I know Recursive is nice, but why does it work?

inductive proof

def mul(a,b) :
	result = 0
	while b > 0:
		b -= 1
		result += a
	return result

Is iterative mutliplication terminated? Exit. Because b is the initial value, b is decreasing by 1 for every iteration inside the loop, and b is set to be greater than 0 as the execution condition of the loop. So, we know that someday it will be less than 1, and it will exit.

def mult(a,b) :
	if b== 1:
		return a
	else :
		return a + mult(a,b-1)

Is recursive multiplication terminated?

• b = 1: The called mult(a,b) will end because there are no more recursive calls.
• b>1 : The called mult(a,b) will make a recursive call of mult for a smaller value of b. As b gradually decreases, we eventually reach the moment of b = 1 recursive call.

mathmatical induction proof

This time we will use a mathematical tool. Mathematics is a good tool that gives you a way to interpret programs. Here, what we’re going to use is mathematical induction. If we want to prove a claim, we’ll make it referenceable by an integer (f(n)) .

To prove this for all natural numbers, we usually have to prove that it holds for n= 0 , n=1 . Let’s prove the program used above, mult(a,b) by mathematical induction.

1. b = 1 : mult(a,b) = a * 1 = a
2. Suppose b = k : mult(a,k) returns the correct value.
3. b= k+1 : mult(a,k+1) = a + mult(a,k) , which returns the exact value.

It would be good to try other examples as well.

A famous example is the Tower of Hanoi.
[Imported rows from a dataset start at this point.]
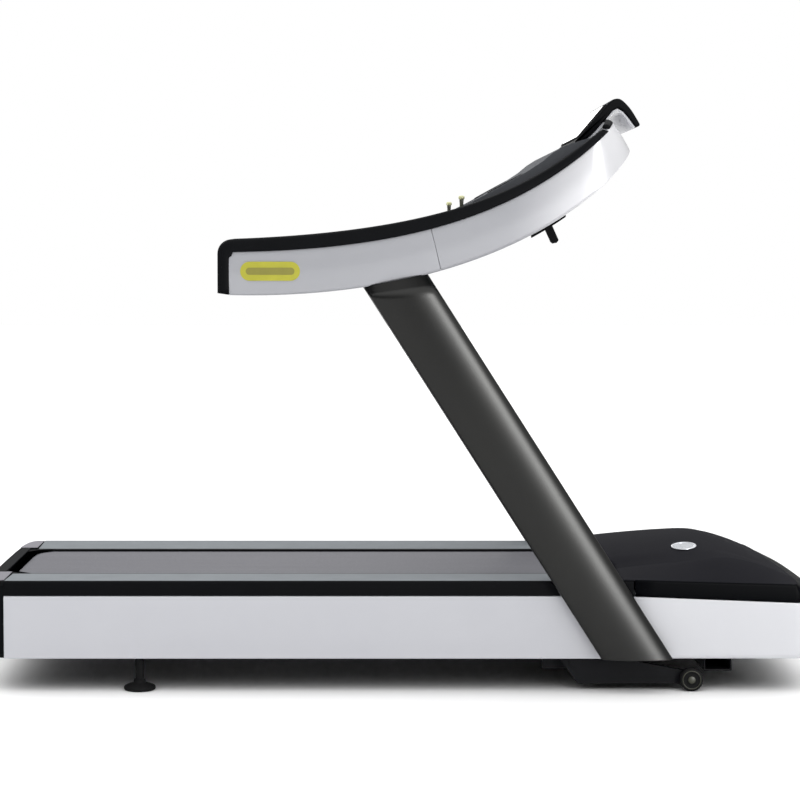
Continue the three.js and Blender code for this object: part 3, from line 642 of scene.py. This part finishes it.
def front_fascia(material):
    """White skirt that wraps the front, with its lower edge rounded most at the nose."""
    skin = 4
    depth = HALF_LENGTH - CORNER_X
    right = [(lerp(FASCIA_X, CORNER_X, i / 6), -PANEL_Y) for i in range(6)]
    left = [(x, -y) for x, y in reversed(right)]
    rings = []
    for x, y in right + bow(CORNER_X, depth, PANEL_Y, 48, NOSE_POWER) + left:
        nose = 1 - smoothstep(abs(y), 300, PANEL_Y)
        tall, tuck = lerp(12, 42, nose), lerp(6, 30, nose)
        levels = [(PANEL_Z + tall * (1 - math.cos(a)), tuck * (1 - math.sin(a)))
                  for a in (math.pi / 2 * k / 7 for k in range(8))]
        crown = fascia_top(x)
        outer = levels + [(lerp(PANEL_Z + tall, crown, k / 4), 0) for k in (1, 2, 3)]
        outer += [(crown - 3, 0), (crown - 1, 0.6), (crown, 2)]
        inner = [(crown, skin)] + [(z, inset + skin) for z, inset in reversed(levels)]
        ring = []
        for z, inset in outer + inner:
            share = inset / PANEL_Y
            px = x if x <= CORNER_X else CORNER_X + (x - CORNER_X) * (depth - inset) / depth
            ring.append((px, y * (1 - share), z))
        rings.append(ring)
    piece = loft("front_skirt", rings)
    return place(piece, "frame", material, "white_shell", "front_fascia")


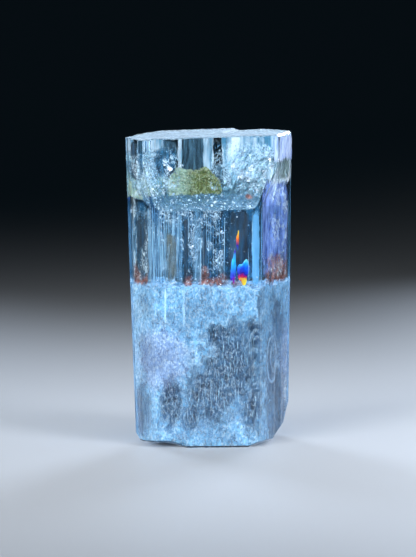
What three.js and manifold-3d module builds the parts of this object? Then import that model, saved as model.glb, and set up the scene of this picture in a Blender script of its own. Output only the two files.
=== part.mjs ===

It is known that this example can be solved recursively.

def printMove(fr, to):
 	print('move from ' + str(fr) + ' to ' + str(to))
def Towers(n, fr, to, spare):
 if n == 1:
	printMove(fr, to)
 else:
    Towers(n-1, fr, spare, to)
    Towers(1, fr, to, spare)
    Towers(n-1, spare, to, fr)

Let us prove this by mathematical induction.

1. n = 1, the tower can be moved.
2. Assume that n = k-1 , Towers(k,fr,to,spare) yields the correct answer.
3. n =k , Towers(k,fr,spare,to) = Towers(k-1,fr,spare,to) ,Towers(1,fr,to,spare) , Towers(k-1 , fr,spare , to) , and k also yield correct answers.